AuthorBranner, David Prager
PositionABC Chinese Dictionary Series - Book review

Minimal Old Chinese and Later Han Chinese: A Companion to Grammata Serica Recensa. BY AXEL SCHUESSLER. ABC Chinese Dictionary Series. Honolulu: UNIVERSITY OF HAWAI'I PRESS, 2009. Pp. xxvi + 423. $58.

This superb handbook, described with needless modesty as a companion to Karlgren's 1957 Recensa, is the most useful reference work on Chinese historical phonology to appear in some time. In addition to his highly accessible presentation of phonological detail, Axel Schuessler offers a vision of Chinese historical phonology that is economical and flexible, without losing its philological grounding or its linguistic validity.

The book features reconstructions of three major pre-modern forms of Chinese: medieval ("Middle Chinese"), the "later Han" that the author has made his special study for two or three decades, and a new "Minimal Old Chinese" that will be prove very useful to sinologists. The three forms are easily reviewed by eye because of the neat tabular format used--an improvement over Karlgren.
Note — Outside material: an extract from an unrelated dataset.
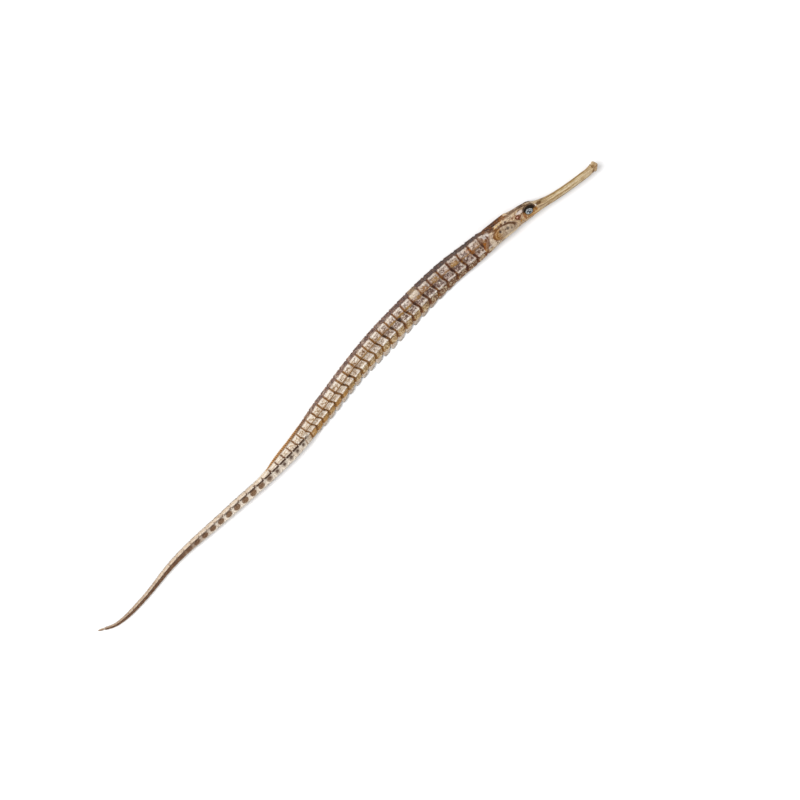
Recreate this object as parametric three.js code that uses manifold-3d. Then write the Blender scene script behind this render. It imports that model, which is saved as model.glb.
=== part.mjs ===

Where appropriate, Schuessler also provides older Mandarin transcriptional records (drawing on the work of W. South Coblin), evidence from major Chinese dialects, and "etymology," which for early Chinese means likely cognates or comparanda from Tibeto-Burman languages. This last material is judiciously gleaned from the author's larger 2007 ABC Etymological Dictionary of Old Chinese (Honolulu: University of Hawai'i Press). Homophones are distinguished where possible by terse glosses, and there is an index of the numbering in Karlgren's 1957 work. Each of the thirty-eight sections is prefaced by a table summarizing the relationships among Old and medieval Chinese phonological categories. There are plenty of useful notes about irregularities and curious words, but not so many as to distract the reader. The book's focus is trained sharply on phonology, and readers desiring fuller discussion of possible cognate words are referred to the 2007 Etymological Dictionary.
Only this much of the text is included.